SET PROBLEM: From the listing below, pull out every line where the string "context" appears.

SUPPLIED DATA:

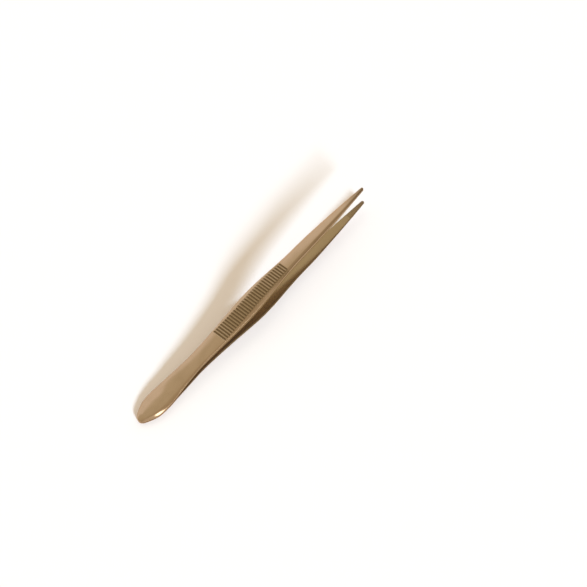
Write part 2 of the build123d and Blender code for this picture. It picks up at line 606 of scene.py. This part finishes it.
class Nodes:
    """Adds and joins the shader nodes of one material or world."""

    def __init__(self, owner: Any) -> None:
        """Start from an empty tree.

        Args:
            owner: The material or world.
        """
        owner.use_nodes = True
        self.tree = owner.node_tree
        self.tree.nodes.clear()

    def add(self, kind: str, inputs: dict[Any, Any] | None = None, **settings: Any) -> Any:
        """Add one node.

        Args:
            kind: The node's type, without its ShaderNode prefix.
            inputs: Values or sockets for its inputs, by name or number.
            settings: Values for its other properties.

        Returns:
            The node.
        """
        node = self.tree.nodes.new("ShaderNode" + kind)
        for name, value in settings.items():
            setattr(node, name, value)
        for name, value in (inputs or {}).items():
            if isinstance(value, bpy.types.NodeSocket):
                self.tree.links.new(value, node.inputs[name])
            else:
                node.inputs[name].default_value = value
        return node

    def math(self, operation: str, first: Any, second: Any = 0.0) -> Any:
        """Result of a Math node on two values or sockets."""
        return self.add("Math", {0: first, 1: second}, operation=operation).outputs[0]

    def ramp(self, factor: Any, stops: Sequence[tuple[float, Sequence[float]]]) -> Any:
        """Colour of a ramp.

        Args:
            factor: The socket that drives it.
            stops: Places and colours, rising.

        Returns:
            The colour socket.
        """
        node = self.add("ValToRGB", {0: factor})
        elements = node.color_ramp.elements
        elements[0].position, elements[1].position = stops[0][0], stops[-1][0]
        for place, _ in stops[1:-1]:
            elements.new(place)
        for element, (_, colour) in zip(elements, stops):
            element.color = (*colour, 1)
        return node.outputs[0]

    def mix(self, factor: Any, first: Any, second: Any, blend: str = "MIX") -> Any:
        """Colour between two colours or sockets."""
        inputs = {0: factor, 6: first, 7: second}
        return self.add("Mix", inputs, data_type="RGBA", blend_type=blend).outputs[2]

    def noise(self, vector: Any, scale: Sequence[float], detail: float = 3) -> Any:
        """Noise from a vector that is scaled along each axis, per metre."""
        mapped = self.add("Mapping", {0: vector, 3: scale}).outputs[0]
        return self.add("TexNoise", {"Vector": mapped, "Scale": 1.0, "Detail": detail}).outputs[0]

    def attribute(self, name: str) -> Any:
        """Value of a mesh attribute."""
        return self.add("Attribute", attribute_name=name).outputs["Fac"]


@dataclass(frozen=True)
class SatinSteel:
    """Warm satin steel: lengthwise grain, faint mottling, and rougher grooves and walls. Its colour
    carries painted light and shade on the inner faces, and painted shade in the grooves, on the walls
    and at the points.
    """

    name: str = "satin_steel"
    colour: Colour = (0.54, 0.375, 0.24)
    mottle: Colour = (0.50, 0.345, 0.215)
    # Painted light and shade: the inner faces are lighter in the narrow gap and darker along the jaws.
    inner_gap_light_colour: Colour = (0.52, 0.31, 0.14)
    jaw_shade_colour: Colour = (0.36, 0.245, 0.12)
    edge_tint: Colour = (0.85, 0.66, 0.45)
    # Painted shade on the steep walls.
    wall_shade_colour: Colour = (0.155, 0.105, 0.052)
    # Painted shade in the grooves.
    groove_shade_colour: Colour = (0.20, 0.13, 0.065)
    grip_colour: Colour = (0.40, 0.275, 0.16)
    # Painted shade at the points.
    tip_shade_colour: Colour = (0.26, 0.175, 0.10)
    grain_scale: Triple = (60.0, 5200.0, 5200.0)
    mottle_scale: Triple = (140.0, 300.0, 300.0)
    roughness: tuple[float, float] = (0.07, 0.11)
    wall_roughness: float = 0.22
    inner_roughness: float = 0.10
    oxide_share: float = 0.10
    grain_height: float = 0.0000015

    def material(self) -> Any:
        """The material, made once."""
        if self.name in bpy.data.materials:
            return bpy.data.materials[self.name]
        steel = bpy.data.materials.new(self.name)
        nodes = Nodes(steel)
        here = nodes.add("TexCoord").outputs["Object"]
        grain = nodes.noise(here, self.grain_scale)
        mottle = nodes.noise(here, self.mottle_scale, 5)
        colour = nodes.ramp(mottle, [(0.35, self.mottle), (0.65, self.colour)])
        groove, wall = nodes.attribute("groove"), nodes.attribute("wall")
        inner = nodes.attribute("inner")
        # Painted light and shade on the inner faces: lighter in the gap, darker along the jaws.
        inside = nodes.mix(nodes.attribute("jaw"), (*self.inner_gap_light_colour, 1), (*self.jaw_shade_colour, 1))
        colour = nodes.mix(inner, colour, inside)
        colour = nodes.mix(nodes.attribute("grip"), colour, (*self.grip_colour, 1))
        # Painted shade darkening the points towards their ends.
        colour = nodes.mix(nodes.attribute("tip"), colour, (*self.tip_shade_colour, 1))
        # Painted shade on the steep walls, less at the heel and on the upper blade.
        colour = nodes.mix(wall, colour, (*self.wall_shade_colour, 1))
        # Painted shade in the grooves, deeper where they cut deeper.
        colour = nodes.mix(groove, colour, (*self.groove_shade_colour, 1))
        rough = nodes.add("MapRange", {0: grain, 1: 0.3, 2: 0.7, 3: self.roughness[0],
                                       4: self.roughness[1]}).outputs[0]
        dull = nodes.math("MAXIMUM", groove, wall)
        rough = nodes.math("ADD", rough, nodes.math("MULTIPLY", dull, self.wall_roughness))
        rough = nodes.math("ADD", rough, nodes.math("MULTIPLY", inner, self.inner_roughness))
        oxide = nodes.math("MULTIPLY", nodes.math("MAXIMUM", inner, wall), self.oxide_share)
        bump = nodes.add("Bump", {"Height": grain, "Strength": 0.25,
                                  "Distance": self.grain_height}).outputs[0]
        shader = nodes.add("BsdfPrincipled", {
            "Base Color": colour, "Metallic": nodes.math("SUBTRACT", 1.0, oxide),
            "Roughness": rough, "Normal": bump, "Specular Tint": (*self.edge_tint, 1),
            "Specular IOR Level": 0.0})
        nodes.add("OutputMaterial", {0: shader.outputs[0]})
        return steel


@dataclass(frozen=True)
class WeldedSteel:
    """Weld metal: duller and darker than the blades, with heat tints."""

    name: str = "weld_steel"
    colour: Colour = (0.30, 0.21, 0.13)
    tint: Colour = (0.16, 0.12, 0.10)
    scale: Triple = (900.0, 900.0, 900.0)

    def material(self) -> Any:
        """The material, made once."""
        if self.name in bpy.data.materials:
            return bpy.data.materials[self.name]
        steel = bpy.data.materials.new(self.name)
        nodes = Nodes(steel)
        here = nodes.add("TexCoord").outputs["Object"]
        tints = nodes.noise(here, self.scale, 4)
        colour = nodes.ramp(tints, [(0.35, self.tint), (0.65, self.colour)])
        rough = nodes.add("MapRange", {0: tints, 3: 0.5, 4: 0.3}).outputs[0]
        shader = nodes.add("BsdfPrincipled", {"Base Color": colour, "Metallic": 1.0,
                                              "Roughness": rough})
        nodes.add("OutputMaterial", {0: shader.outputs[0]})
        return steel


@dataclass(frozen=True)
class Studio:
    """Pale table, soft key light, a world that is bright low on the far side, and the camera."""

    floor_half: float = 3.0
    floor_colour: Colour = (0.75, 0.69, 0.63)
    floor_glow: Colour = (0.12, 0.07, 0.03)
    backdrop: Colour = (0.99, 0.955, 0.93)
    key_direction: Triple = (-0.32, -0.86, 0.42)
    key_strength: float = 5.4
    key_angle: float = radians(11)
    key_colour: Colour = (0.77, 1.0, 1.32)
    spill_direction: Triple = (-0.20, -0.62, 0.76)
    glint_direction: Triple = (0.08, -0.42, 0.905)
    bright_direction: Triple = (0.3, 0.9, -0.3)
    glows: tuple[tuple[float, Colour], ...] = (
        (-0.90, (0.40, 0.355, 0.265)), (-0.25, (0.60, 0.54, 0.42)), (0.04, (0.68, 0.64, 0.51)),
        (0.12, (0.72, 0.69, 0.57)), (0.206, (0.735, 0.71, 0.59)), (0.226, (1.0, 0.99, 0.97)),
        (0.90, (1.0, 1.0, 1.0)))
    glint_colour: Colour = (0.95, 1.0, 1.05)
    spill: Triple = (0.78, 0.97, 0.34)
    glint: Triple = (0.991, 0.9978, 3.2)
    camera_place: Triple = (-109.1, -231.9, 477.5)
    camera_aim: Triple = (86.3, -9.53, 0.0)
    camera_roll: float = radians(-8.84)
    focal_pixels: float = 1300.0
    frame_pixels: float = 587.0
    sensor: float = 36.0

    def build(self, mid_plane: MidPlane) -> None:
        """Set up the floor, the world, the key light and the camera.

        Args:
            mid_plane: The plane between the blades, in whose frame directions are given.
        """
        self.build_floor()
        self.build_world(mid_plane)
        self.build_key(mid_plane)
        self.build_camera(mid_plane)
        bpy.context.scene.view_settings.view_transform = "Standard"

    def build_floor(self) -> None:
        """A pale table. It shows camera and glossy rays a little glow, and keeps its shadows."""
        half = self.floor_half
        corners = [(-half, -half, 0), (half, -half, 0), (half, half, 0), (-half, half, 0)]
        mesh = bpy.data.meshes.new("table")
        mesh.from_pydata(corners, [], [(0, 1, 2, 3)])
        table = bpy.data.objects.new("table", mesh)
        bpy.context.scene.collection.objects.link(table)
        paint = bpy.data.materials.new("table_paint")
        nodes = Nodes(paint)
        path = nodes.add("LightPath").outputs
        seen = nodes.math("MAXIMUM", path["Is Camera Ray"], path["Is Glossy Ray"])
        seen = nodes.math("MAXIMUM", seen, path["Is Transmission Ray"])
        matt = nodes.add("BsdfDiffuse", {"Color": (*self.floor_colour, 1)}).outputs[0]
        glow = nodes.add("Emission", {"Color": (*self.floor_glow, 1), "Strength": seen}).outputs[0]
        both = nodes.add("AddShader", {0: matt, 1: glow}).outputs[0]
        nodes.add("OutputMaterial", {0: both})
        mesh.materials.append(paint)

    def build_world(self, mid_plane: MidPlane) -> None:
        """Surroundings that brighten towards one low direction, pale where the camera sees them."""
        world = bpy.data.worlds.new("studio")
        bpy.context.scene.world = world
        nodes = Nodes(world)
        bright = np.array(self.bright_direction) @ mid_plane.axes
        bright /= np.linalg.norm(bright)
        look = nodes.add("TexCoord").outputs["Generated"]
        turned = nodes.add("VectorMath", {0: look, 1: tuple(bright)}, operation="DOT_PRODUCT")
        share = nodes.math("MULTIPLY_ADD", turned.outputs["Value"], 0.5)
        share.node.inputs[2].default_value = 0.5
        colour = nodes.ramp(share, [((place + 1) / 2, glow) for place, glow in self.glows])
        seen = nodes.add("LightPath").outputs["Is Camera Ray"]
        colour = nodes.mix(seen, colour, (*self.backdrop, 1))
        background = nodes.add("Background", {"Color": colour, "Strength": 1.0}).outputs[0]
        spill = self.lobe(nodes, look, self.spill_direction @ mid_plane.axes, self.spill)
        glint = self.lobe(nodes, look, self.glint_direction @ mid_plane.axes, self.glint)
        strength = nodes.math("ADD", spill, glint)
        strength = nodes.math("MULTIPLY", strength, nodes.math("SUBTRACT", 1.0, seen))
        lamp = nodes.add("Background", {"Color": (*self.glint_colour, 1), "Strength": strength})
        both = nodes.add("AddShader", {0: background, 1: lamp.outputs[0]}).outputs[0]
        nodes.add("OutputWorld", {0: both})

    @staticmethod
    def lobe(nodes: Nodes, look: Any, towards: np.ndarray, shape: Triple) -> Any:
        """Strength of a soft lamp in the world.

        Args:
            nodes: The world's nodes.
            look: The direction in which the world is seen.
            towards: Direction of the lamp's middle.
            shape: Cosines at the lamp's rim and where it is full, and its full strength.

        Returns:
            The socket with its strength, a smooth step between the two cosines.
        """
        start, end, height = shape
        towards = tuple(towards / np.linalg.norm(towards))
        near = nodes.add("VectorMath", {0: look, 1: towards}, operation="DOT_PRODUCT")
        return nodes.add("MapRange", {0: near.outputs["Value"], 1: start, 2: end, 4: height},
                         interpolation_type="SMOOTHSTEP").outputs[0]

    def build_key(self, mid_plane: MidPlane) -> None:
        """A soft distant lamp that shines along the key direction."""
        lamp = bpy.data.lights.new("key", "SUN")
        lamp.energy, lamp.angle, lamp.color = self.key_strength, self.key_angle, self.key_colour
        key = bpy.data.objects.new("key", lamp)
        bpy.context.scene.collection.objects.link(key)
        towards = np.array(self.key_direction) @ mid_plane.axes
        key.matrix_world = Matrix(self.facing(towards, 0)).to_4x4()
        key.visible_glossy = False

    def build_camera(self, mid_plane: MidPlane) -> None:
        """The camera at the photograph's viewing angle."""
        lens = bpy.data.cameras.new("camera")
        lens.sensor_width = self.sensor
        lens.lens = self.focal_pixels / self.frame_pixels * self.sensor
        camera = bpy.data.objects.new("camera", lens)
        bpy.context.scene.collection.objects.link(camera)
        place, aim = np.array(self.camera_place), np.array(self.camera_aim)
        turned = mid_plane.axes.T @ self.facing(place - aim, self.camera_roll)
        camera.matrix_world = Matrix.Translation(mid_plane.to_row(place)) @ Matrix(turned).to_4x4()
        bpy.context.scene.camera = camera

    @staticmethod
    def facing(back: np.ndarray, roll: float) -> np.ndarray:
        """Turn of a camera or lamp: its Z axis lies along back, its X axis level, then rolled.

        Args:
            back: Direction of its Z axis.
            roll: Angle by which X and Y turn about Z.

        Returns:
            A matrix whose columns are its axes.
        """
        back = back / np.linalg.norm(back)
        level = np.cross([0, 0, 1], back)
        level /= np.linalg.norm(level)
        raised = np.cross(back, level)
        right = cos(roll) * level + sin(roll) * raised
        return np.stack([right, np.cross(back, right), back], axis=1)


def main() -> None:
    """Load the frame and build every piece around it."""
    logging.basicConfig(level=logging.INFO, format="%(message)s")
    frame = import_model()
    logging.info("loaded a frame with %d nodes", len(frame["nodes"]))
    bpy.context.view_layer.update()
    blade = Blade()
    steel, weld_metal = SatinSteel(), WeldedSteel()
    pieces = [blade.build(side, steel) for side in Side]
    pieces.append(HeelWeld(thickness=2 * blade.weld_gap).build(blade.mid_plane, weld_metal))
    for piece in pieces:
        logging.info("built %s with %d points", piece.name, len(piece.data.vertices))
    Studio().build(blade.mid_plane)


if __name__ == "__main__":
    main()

WRITTEN SOLUTION:
        bpy.context.scene.view_settings.view_transform = "Standard"
        bpy.context.scene.collection.objects.link(table)
        bpy.context.scene.world = world
        bpy.context.scene.collection.objects.link(key)
        bpy.context.scene.collection.objects.link(camera)
        bpy.context.scene.camera = camera
    bpy.context.view_layer.update()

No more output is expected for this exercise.